"The outcome of these policies is clear — people will get sick."
In a July 21 press conference, the province's public health director, Luc Boileau, laid out the latest advice for mitigating the spread of COVID-19 in Quebec. These things are not what one might call riveting, so we can't blame you for skipping out. If you weren't in attendance, here are the opinions of several experts and the main takeaways.
First, Boileau made clear that, for the time being, he prefers to encourage what he called "basic precautionary measures" – including hand-washing, social distancing, and mask-wearing – rather than make them once again mandatory.
He especially called on those considered vulnerable to protect themselves by masking but stressed that these measures will remain a personal choice.
"Saying that it is a personal decision and responsibility to wear a mask and protect others is beyond ridiculous," said Dr. Mark Goldberg, a professor in the department of medicine at McGill University and an environmental epidemiologist, in an email to MTL Blog.

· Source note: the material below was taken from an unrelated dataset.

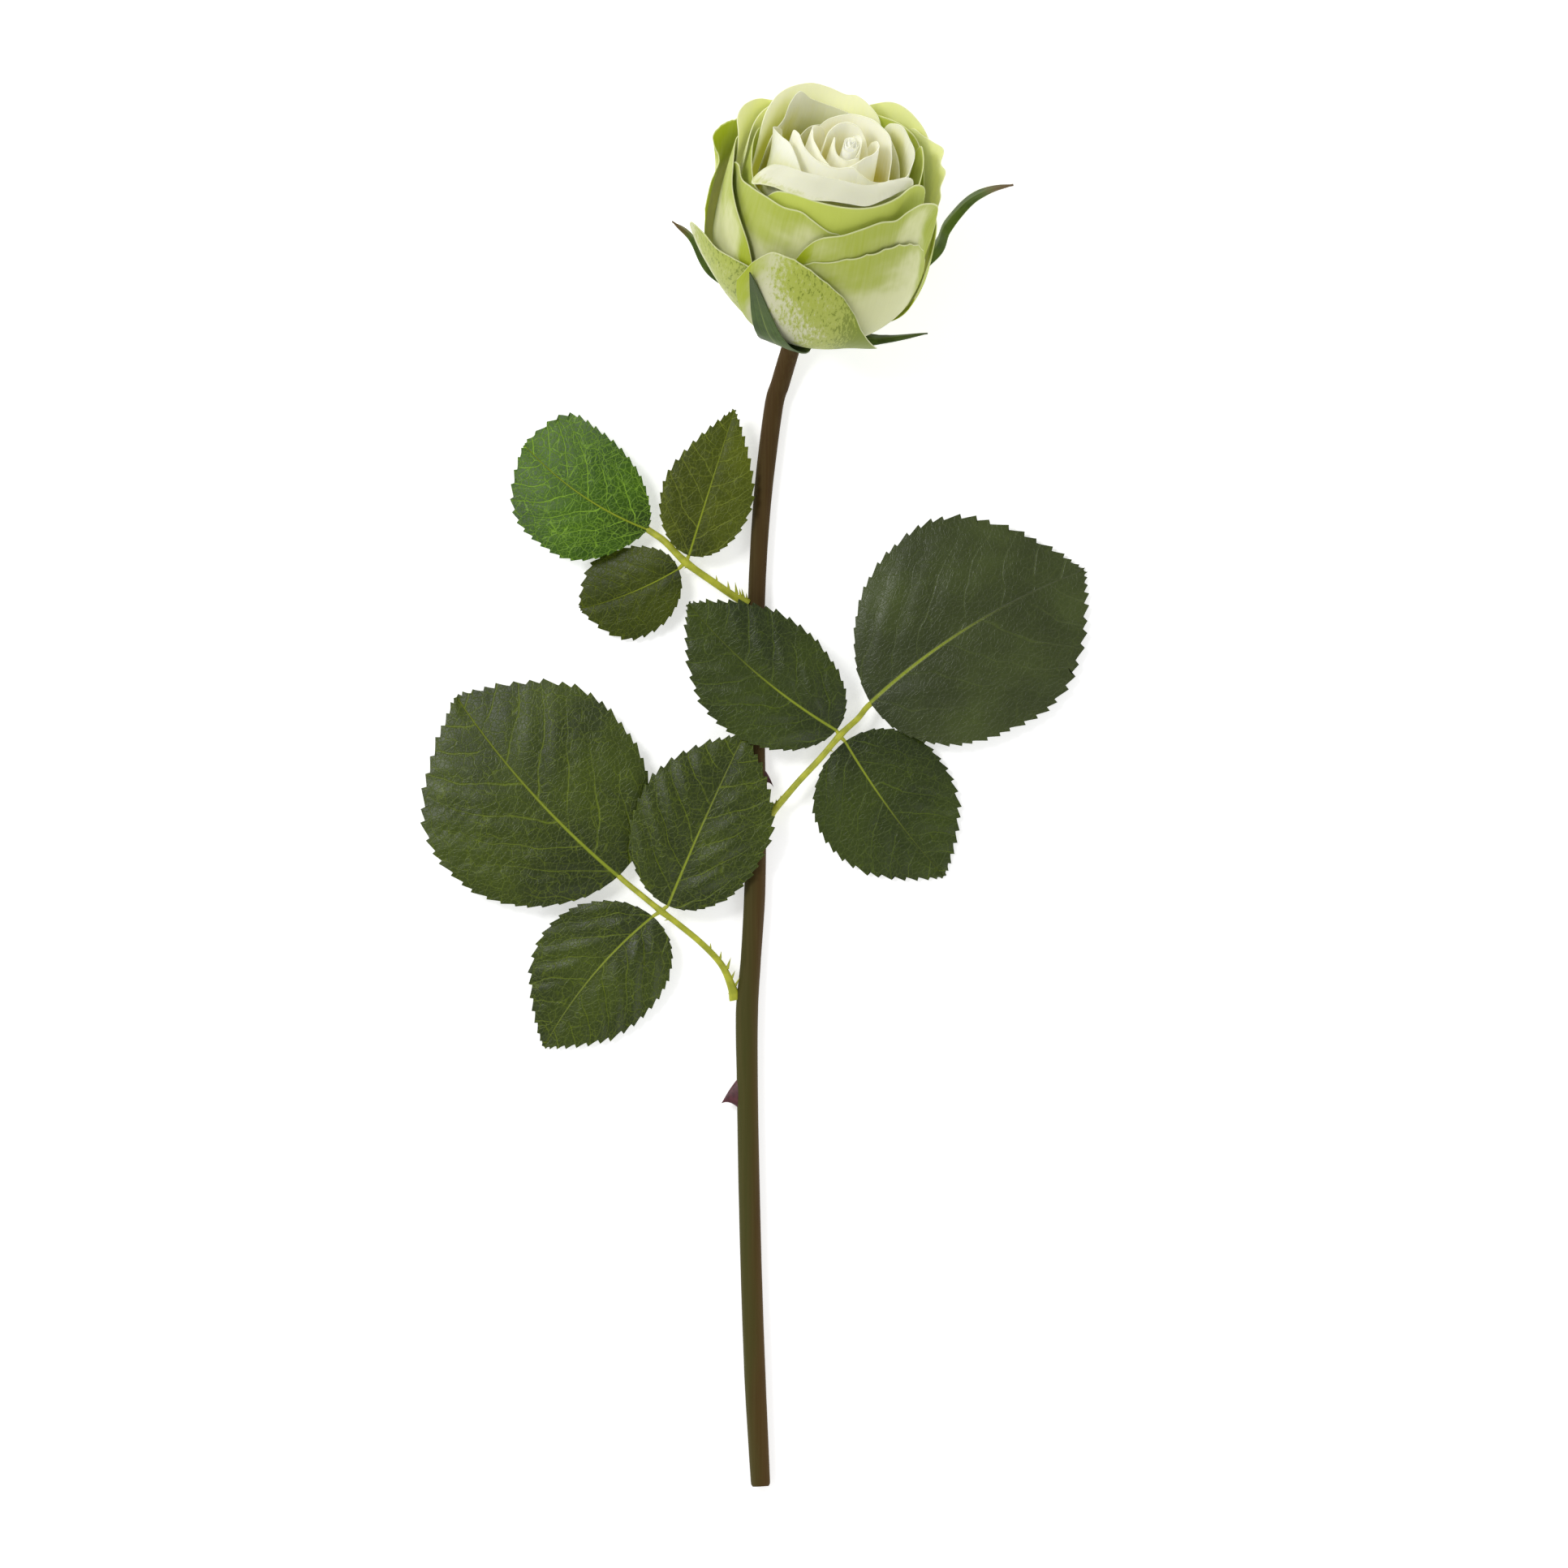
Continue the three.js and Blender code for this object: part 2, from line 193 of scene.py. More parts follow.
def finish(piece, node, material):
    """Gives a finished piece its material, hangs it on the root body in place of its CAD part,
    and prints how far it goes past that part's box.
    """
    piece.data.materials.clear()
    piece.data.materials.append(material)
    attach(piece, "root")
    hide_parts(node)
    low, high = np.array(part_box(node))
    here = np.array([v.co for v in piece.data.vertices])
    over = max(*(low - here.min(0)), *(here.max(0) - high)) / MM
    print(f"{piece.name}: {len(piece.data.polygons)} faces, {over:.1f} mm past its CAD box")


print("a quarter of the way along a bend:", route([(0, 0, 0), (9, 4, 0), (18, 0, 0)])([0.25])[0].round(2))

# %% [markdown]
# ## Shader maths
#
# A material here is a sum of masks. Writing each mask as an expression is easier to read than
# a picture of wires, so a small class wraps a socket and turns +, - and * into Math nodes.

# %% A wire that does maths, and a paint that makes nodes
class Wire:
    def __init__(self, paint, socket):
        self.paint = paint
        self.socket = socket

    def maths(self, operation, first, second):
        return self.paint.node("ShaderNodeMath", {"operation": operation}, {0: first, 1: second})

    def __add__(self, other):
        return self.maths("ADD", self, other)

    def __radd__(self, other):
        return self.maths("ADD", other, self)

    def __sub__(self, other):
        return self.maths("SUBTRACT", self, other)

    def __rsub__(self, other):
        return self.maths("SUBTRACT", other, self)

    def __mul__(self, other):
        return self.maths("MULTIPLY", self, other)

    def __rmul__(self, other):
        return self.maths("MULTIPLY", other, self)

    def __abs__(self):
        return self.maths("ABSOLUTE", self, 0)

    def above(self, low, high):
        """0 below low, 1 above high, and smooth between."""
        settings = {"interpolation_type": "SMOOTHSTEP", "clamp": True}
        return self.paint.node("ShaderNodeMapRange", settings, {"Value": self, "From Min": low,
                               "From Max": high, "To Min": 0, "To Max": 1})

    def below(self, low, high):
        return 1 - self.above(low, high)


class Paint:
    def __init__(self, name, roughness):
        self.material = bpy.data.materials.new(name)
        self.material.use_nodes = True
        self.tree = self.material.node_tree
        self.shader = self.tree.nodes["Principled BSDF"]
        self.shader.inputs["Roughness"].default_value = roughness

    def node(self, kind, settings, sockets, output=0):
        """Adds a node, sets its settings first, then its sockets by name or number."""
        node = self.tree.nodes.new(kind)
        for key, value in settings.items():
            setattr(node, key, value)
        for key, value in sockets.items():
            self.feed(node.inputs[key], value)
        return Wire(self, node.outputs[output])

    def feed(self, socket, value):
        if isinstance(value, Wire):
            self.tree.links.new(value.socket, socket)
        else:
            socket.default_value = value

    def mix(self, factor, first, second):
        """Blends two colours."""
        return self.node("ShaderNodeMix", {"data_type": "RGBA"}, {0: factor, 6: first, 7: second}, 2)

    def place(self):
        """The piece's own coordinates, in metres."""
        return self.node("ShaderNodeTexCoord", {}, {}, "Object")

    def split(self, vector):
        """The first two parts of a vector."""
        first = self.node("ShaderNodeSeparateXYZ", {}, {0: vector})
        return first, Wire(self, first.socket.node.outputs[1])

    def across_along(self):
        """The blade's own coordinates, and them split: 0 to 1 across and 0 to 1 along."""
        uv = self.node("ShaderNodeTexCoord", {}, {}, "UV")
        return (uv, *self.split(uv))

    def noise(self, vector, scale, detail=2.0, roughness=0.5):
        return self.node("ShaderNodeTexNoise", {}, {"Vector": vector, "Scale": scale,
                         "Detail": detail, "Roughness": roughness})

    def stretch(self, vector, x, y, z=1):
        return self.node("ShaderNodeMapping", {}, {"Vector": vector, "Scale": (x, y, z)})

    def bump(self, height, distance, strength=1.0):
        bump = self.node("ShaderNodeBump", {}, {"Height": height, "Distance": distance * MM,
                         "Strength": strength})
        self.feed(self.shader.inputs["Normal"], bump)

    def colour(self, value):
        self.feed(self.shader.inputs["Base Color"], value)

    def set(self, sockets):
        """Sets or feeds the shader's own sockets, by name."""
        for key, value in sockets.items():
            self.feed(self.shader.inputs[key], value)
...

"People do not like masks and will not wear them unless it is mandated," he explained. "We force people to wear seatbelts because we know that this will save lives. We know that masks, especially good ones like N95s, protect people."
"At this point, it should be strongly recommended to wear a mask in public transportation AND during every gathering of a lot of people (regardless if it is a festival, a wedding, a political event, a scientific conference, a religious gathering...)," Dr. Anne Gatignol, a professor of microbiology and immunology at McGill University, told MTL Blog.
Goldberg was unsatisfied with Boileau's only gentle encouragement of mask-wearing among vulnerable people. He called the current strategy "essentially criminal in that the outcome of these policies is clear — people will get sick."
At the press conference, Boileau tried to draw a distinction between the current wave of infections and those of years past. "It's important at this point to remember that this illness is less virulent, it leads to fewer deaths. We have had more deaths because we've had many more people who have caught COVID," he asserted (emphasis his), calling the challenges posed by Omicron and its variants a "new world."
Despite the increase in cases, Boileau cited INESS projections which appear to indicate an approaching plateau in Quebec’s hospitalization numbers. "That's not to say [hospitalizations] are going down," he clarified. "They're still high, but they’re not going up again."
"Anyone with any basic understanding of infectious diseases and public health should be alarmed by the increasing trend in hospitalizations," Goldberg countered.